Decreased Accountability
Managers play an essential role in maintaining accountability within teams. They ensure that goals are met, deadlines are adhered to, and team members are on track. Without enough managers, accountability may fall through the cracks. Employees may struggle to stay focused without the proper direction, and issues may go unnoticed until they escalate, potentially causing delays or project failures.
Slower Response Times
One of the key advantages of having managers is the speed at which decisions can be made and implemented. Without an adequate number of managers, the decision-making process may become decentralized or delayed. Employees may lack the authority to act on their own, requiring approval from higher-ups or needing more time to make decisions. This can lead to inefficiencies and missed opportunities, especially in fast-moving industries like technology.
Strain on Employee Well-Being
Managers often act as buffers between employees and the higher levels of the organization. They provide emotional support, mediate conflicts, and help manage workloads. When managerial roles are reduced, employees may feel disconnected from leadership, which can impact their overall well-being. With fewer managers available, employees may also face increased workloads, leading to burnout, stress, and a decline in job satisfaction.

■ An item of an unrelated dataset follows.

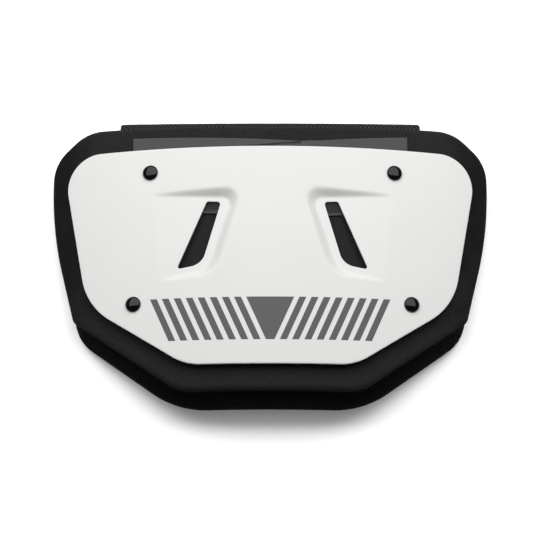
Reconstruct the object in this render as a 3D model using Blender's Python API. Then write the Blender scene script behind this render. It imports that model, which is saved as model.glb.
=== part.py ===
# Football back plate: a bent white shell riveted over moulded foam and a knit-covered pad
# Each layer is drawn flat, u across the back and v up it, and then bent round an axis along Y
# A depth is measured inwards from the shell's outer face, and all lengths are in metres

from math import cos, floor, pi, radians, sin, tan

import bmesh
import bpy
from mathutils import Matrix, Vector
from mathutils.geometry import delaunay_2d_cdt

# Shell
PLATE_WIDTH = 0.2986
PLATE_HEIGHT = 0.1613
PLATE_THICKNESS = 0.0022
BEND_RADIUS = 0.450
SCOOP_DEPTH = 0.0034

# Moulded foam under the shell, measured out from the shell's edges
FOAM_BORDER_SIDE = 0.0193
FOAM_BORDER_TOP = 0.0215
FOAM_BORDER_BOTTOM = 0.0176
FOAM_THICKNESS = 0.0080
FOAM_EDGE_RADIUS = 0.0040
FOAM_EDGE_STEPS = 3
LIP_WIDTH = 0.0010
LIP_THICKNESS = 0.0014
LIP_ROUNDING = 0.00025

# Knit-covered pad behind the foam
PAD_THICKNESS = 0.0176
PAD_FLARE = 0.0118
PAD_EDGE_RADIUS = 0.0055
TAB_WIDTH = 0.2335
TAB_RISE = 0.0060
TAB_DIP = 0.0051
TAB_TUCK = 0.0040
LANDING_WIDTH = 0.0180

# Woven straps between shell and foam
STRAP_WIDTH = 0.0580
STRAP_THICKNESS = 0.0012
STRAP_OVERHANG = 0.0139
STRAP_RAMP = 0.0075

# Rivets, with the bosses under the shell that they pass through
RIVET_HEAD_RADIUS = 0.0053
RIVET_HEAD_HEIGHT = 0.0026
RIVET_RIM = 0.0005
RIVET_DOME_STEPS = 4
RIVET_SHANK_RADIUS = 0.0025
RIVET_FLANGE_RADIUS = 0.0060
RIVET_FLANGE_THICKNESS = 0.0012
RIVET_SIDES = 18
BOSS_RADIUS = 0.0055

# Space between touching pieces, and the width of the flat strips that the curve is made of
CLEARANCE = 0.0003
FOLD_STEP = 0.0180

# Points closer than this are one point, and edges flatter than this are shaded smooth
MERGE = 0.000003
SMOOTH_ANGLE = radians(35)

# Depths of the layers
STRAP_LOW = PLATE_THICKNESS + SCOOP_DEPTH + CLEARANCE
STRAP_HIGH = STRAP_LOW - STRAP_THICKNESS - CLEARANCE
FOAM_FACE = STRAP_LOW + STRAP_THICKNESS + CLEARANCE
FOAM_BACK = FOAM_FACE + FOAM_THICKNESS
PAD_FACE = FOAM_BACK + CLEARANCE
PAD_BACK = PAD_FACE + PAD_THICKNESS

# Heights and half widths of the outlines, with v = 0 at the shell's middle
PLATE_HALF = PLATE_WIDTH / 2
PLATE_TOP = PLATE_HEIGHT / 2
FOAM_HALF = PLATE_HALF + FOAM_BORDER_SIDE
FOAM_TOP = PLATE_TOP + FOAM_BORDER_TOP
FOAM_BOTTOM = -PLATE_TOP - FOAM_BORDER_BOTTOM
FOAM_HEIGHT = FOAM_TOP - FOAM_BOTTOM
TAB_TOP = FOAM_TOP + TAB_RISE
PAD_BOTTOM = FOAM_BOTTOM + LIP_WIDTH - PAD_FLARE

# The floor cuts the pad's back where the landing strips begin, and Y = 0 is the middle of the whole
MIDDLE_Y = (TAB_TOP + PAD_BOTTOM) / 2
AXIS_Z = -(BEND_RADIUS - PAD_BACK) * cos((FOAM_HALF - LANDING_WIDTH) / BEND_RADIUS)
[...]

Diminished Innovation and Collaboration
Managers play a pivotal role in fostering innovation within teams. They encourage brainstorming, risk-taking, and creative problem-solving. Without sufficient managerial oversight, employees may feel less empowered to take initiative or contribute ideas. Moreover, managers help facilitate collaboration across teams, ensuring that knowledge is shared and projects progress smoothly. A lack of managers may stifle communication and collaboration, ultimately affecting the organization’s ability to innovate and adapt to new challenges.